Sans compromettre la nécessité de garantir une statistique publique de qualité, il est indispensable de se doter d'outils de suivi plus contemporains si l'on ne veut pas se trouver contraint de calibrer « à l'aveugle » les politiques de solidarité en temps de crise , et ce d'autant plus que la réponse à l'urgence sociale provoquée par la pandémie a impliqué la mise en place d'une multiplicité de dispositifs nouveaux.

Il convient à ce titre de saluer l'initiative du ministère des solidarités et de la santé et de la Drees qui, depuis décembre 2020, a mis en place un dispositif de suivi mensuel des prestations de solidarité pendant la crise sanitaire . Bien que les données soient non-définitives, il constitue une source de renseignements utiles pour mieux objectiver en temps réel l'impact social de la crise.

On ne peut cependant que regretter l'impréparation de la statistique publique : la faculté de la Drees de mettre sur pied cet outil en urgence montre bien qu' il aurait été possible de se doter d'instruments similaires bien en amont, à plus forte raison après l'expérience de la crise de 2008 .

Pour le rapporteur, ce dispositif doit donc être pérennisé et même étoffé , notamment dans l'éventualité d'une prochaine crise.

Le dispositif de suivi mensuel des prestations de solidarité pendant la crise sanitaire

Depuis décembre 2020, la Drees publie un tableau de suivi fournissant des informations sur les effectifs mensuels nationaux et départementaux mensuels des bénéficiaires :

- des principaux minima sociaux : revenu de solidarité active, allocation aux adultes handicapés, allocation de solidarité spécifique ;

- de la prime d'activité ;

- des aides au logement ;

- de la Garantie jeunes ;

- de certaines aides destinées aux étudiants : les aides financières ponctuelles attribuées par les services sociaux des centres régionaux des oeuvres universitaires et scolaires (Crous) en cas de situation d'urgence ou de détresse avérée, et les repas vendus au tarif de 1 euro dans les structures des Crous.

Les effectifs de certaines prestations sont estimés par la Drees sur la base de données semi-définitives produites par la Cnaf.
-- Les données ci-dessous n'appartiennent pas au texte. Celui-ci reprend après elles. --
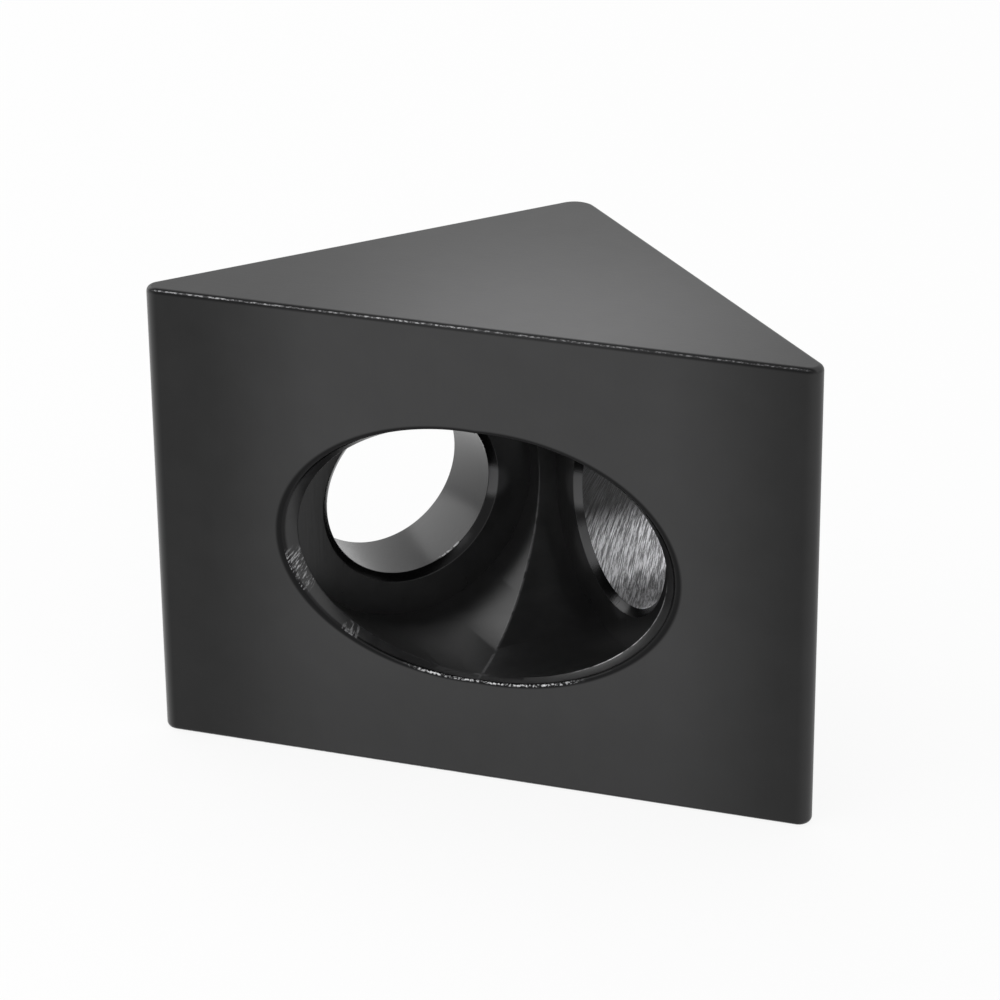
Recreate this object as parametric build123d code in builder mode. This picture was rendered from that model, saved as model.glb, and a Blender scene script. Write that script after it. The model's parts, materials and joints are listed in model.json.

L'Insee et la Drees, en partenariat avec le secteur associatif et l'Union nationale des centres communaux et intercommunaux d'action sociale (UNCCAS) ont également mis en place, depuis le printemps 2021, un dispositif de suivi quantitatif de l'aide alimentaire . Les demandes de soutien aux associations de lutte contre la précarité alimentaire constituent en effet, comme la crise de 2008 et plus récemment la crise sanitaire l'ont malheureusement illustré, un puissant révélateur de l'impact des retournements conjoncturels sur la pauvreté.

Ce dispositif fournit des données trimestrielles sur :

- l'activité des principales associations d'aide alimentaire 83 ( * ) : volumes de denrées et nombre de colis ou de repas distribués, nombre de centres actifs, dépenses d'aide directe ;

- les bénéficiaires de l'aide alimentaire : nombre de foyers, de personnes et leurs principales caractéristiques (âge, sexe).

Du fait des divergences de mode de fonctionnement mais aussi de systèmes d'information des associations d'aide alimentaire, ces données sont communiquées par association, ce qui rend leur appréhension complexe. Tout en respectant les spécificités de chacun de ces acteurs, un travail pourrait être mené entre l'État et les associations pour harmoniser les données susceptibles de l'être 84 ( * ) , notamment sur le nombre de personnes bénéficiaires, afin de permettre la production d'indicateurs complémentaires plus synthétiques.

Enfin, le recours à des sondages pourrait être une source d'informations complémentaires utiles pour apprécier au mieux l'impact de la conjoncture sur la pauvreté , y compris dans ses dimensions plus subjectives. L'Insee et la Drees pourraient à ce titre s'inspirer de la direction de l'animation de la recherche, des études et de la statistiques (DARES) et de son enquête trimestrielle dite « Acemo 85 ( * ) » menée auprès des entreprises et des salariés, qui a fourni durant la crise de précieux enseignements sur l'activité des entreprises dans le contexte des confinements, les destructions d'emploi, et le recours à l'activité partielle.

En conclusion, le rapporteur préconise la mise en place d'un dispositif pérenne de suivi statistique conjoncturel de la pauvreté et de la précarité qui engloberait :

- le tableau de bord mensuel des principales prestations de solidarité ;

- le dispositif de suivi de l'aide alimentaire, si possible enrichi par des indicateurs synthétiques relatifs aux bénéficiaires ;

- des sondages ciblés sur les personnes en situation de pauvreté ou risquant de s'y trouver ainsi que sur les acteurs publics et associatifs de lutte contre la pauvreté.

Proposition n° 1 : Mettre en place un dispositif pérenne de suivi statistique conjoncturel de la pauvreté et de la précarité.


* 83 Association nationale des épiceries solidaires, Croix-Rouge française, Fédération française des banques alimentaires, Restaurants du coeur, Secours catholique, Secours populaire français.

* 84 L'article L. 266-2 du code de l'action sociale et des familles pose une exigence légale de transmission de données à l'autorité administrative par les associations d'aide alimentaire percevant des financements publics.

* 85 Activité et conditions d'emploi de la main d'oeuvre.